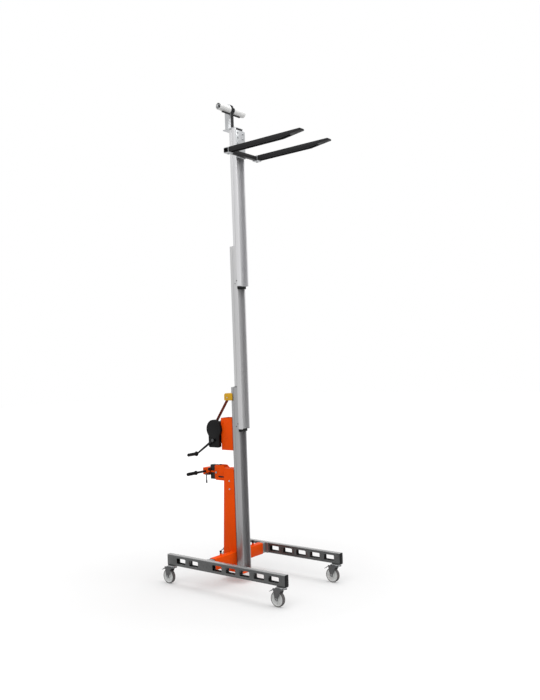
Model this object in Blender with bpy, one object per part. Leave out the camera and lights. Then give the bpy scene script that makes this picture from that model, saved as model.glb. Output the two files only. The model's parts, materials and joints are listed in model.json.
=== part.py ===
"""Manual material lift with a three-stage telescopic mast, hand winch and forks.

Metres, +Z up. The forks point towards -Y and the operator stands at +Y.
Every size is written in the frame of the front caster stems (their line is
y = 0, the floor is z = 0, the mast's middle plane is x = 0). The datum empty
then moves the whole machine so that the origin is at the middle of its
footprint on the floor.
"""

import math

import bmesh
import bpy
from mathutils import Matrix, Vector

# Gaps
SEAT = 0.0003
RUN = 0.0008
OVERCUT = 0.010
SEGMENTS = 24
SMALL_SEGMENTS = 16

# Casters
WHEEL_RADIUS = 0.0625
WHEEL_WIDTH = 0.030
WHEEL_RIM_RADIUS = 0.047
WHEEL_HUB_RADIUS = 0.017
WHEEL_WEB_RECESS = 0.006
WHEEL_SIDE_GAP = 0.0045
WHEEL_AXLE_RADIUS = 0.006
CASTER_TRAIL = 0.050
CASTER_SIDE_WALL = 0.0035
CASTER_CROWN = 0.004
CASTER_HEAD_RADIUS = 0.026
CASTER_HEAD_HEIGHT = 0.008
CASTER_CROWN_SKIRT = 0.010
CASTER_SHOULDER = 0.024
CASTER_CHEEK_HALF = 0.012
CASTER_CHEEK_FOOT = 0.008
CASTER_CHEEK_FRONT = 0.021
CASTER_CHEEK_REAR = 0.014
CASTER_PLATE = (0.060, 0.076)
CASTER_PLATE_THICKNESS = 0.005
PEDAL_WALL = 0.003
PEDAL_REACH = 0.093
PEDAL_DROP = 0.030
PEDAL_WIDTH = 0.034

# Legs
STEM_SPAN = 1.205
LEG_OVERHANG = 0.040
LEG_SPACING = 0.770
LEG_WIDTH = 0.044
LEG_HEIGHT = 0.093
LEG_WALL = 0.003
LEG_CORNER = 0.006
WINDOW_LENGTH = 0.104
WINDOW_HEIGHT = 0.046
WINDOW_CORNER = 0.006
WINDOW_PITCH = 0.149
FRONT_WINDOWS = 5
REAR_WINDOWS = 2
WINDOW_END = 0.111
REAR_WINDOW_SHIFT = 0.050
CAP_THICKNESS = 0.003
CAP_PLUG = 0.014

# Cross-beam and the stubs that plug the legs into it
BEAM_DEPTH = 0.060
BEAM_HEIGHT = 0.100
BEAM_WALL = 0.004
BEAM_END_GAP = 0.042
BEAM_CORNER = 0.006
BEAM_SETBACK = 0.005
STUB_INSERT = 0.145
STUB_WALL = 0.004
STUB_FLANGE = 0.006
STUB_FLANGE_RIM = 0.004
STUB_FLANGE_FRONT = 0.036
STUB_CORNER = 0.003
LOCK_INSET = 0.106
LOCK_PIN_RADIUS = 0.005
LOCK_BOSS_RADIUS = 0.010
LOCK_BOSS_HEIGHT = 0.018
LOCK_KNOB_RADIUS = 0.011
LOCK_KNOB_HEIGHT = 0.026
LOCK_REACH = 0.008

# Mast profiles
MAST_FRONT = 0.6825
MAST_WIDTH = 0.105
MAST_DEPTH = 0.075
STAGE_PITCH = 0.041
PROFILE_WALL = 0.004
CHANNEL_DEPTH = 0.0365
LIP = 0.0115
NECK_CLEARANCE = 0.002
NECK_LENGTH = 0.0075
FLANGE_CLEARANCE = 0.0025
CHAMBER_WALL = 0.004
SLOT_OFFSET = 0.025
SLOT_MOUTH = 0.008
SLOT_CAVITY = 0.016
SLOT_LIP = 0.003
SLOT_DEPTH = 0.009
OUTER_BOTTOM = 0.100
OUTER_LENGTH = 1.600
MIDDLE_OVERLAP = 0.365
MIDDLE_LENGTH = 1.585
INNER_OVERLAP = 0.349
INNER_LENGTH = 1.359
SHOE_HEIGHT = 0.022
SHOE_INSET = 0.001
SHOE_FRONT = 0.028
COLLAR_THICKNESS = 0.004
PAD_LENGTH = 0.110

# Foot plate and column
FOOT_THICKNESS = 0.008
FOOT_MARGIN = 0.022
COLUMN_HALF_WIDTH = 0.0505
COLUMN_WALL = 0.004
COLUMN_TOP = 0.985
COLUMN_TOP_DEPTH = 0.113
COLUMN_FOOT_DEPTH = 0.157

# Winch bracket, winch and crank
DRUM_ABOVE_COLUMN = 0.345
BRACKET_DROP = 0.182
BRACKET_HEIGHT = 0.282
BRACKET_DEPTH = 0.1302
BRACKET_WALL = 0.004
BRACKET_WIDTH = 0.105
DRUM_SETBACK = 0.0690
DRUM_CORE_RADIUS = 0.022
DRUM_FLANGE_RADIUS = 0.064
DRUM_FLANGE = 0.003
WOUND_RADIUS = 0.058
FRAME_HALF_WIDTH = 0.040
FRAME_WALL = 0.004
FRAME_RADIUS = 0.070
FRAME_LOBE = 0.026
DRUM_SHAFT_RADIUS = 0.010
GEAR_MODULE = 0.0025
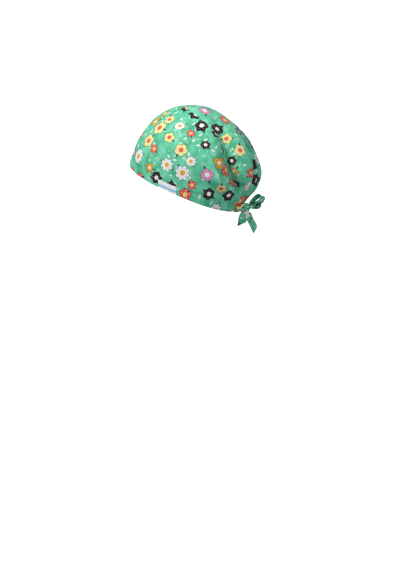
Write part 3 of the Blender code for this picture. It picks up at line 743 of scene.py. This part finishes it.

## DIRECTION
Please print the material above exactly as it appears, from its first line through the line containing "PEDAL_WIDTH = 0.034", inclusive, and stop there.

## WRITTEN ANSWER
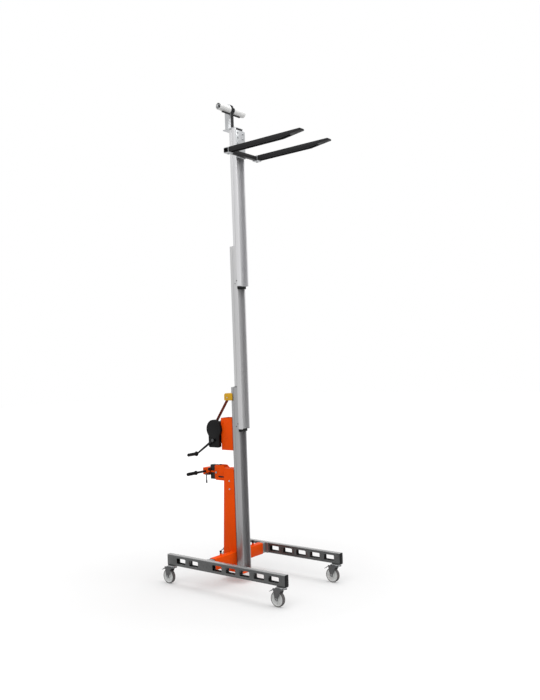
Model this object in Blender with bpy, one object per part. Leave out the camera and lights. Then give the bpy scene script that makes this picture from that model, saved as model.glb. Output the two files only. The model's parts, materials and joints are listed in model.json.
=== part.py ===
"""Manual material lift with a three-stage telescopic mast, hand winch and forks.

Metres, +Z up. The forks point towards -Y and the operator stands at +Y.
Every size is written in the frame of the front caster stems (their line is
y = 0, the floor is z = 0, the mast's middle plane is x = 0). The datum empty
then moves the whole machine so that the origin is at the middle of its
footprint on the floor.
"""

import math

import bmesh
import bpy
from mathutils import Matrix, Vector

# Gaps
SEAT = 0.0003
RUN = 0.0008
OVERCUT = 0.010
SEGMENTS = 24
SMALL_SEGMENTS = 16

# Casters
WHEEL_RADIUS = 0.0625
WHEEL_WIDTH = 0.030
WHEEL_RIM_RADIUS = 0.047
WHEEL_HUB_RADIUS = 0.017
WHEEL_WEB_RECESS = 0.006
WHEEL_SIDE_GAP = 0.0045
WHEEL_AXLE_RADIUS = 0.006
CASTER_TRAIL = 0.050
CASTER_SIDE_WALL = 0.0035
CASTER_CROWN = 0.004
CASTER_HEAD_RADIUS = 0.026
CASTER_HEAD_HEIGHT = 0.008
CASTER_CROWN_SKIRT = 0.010
CASTER_SHOULDER = 0.024
CASTER_CHEEK_HALF = 0.012
CASTER_CHEEK_FOOT = 0.008
CASTER_CHEEK_FRONT = 0.021
CASTER_CHEEK_REAR = 0.014
CASTER_PLATE = (0.060, 0.076)
CASTER_PLATE_THICKNESS = 0.005
PEDAL_WALL = 0.003
PEDAL_REACH = 0.093
PEDAL_DROP = 0.030
PEDAL_WIDTH = 0.034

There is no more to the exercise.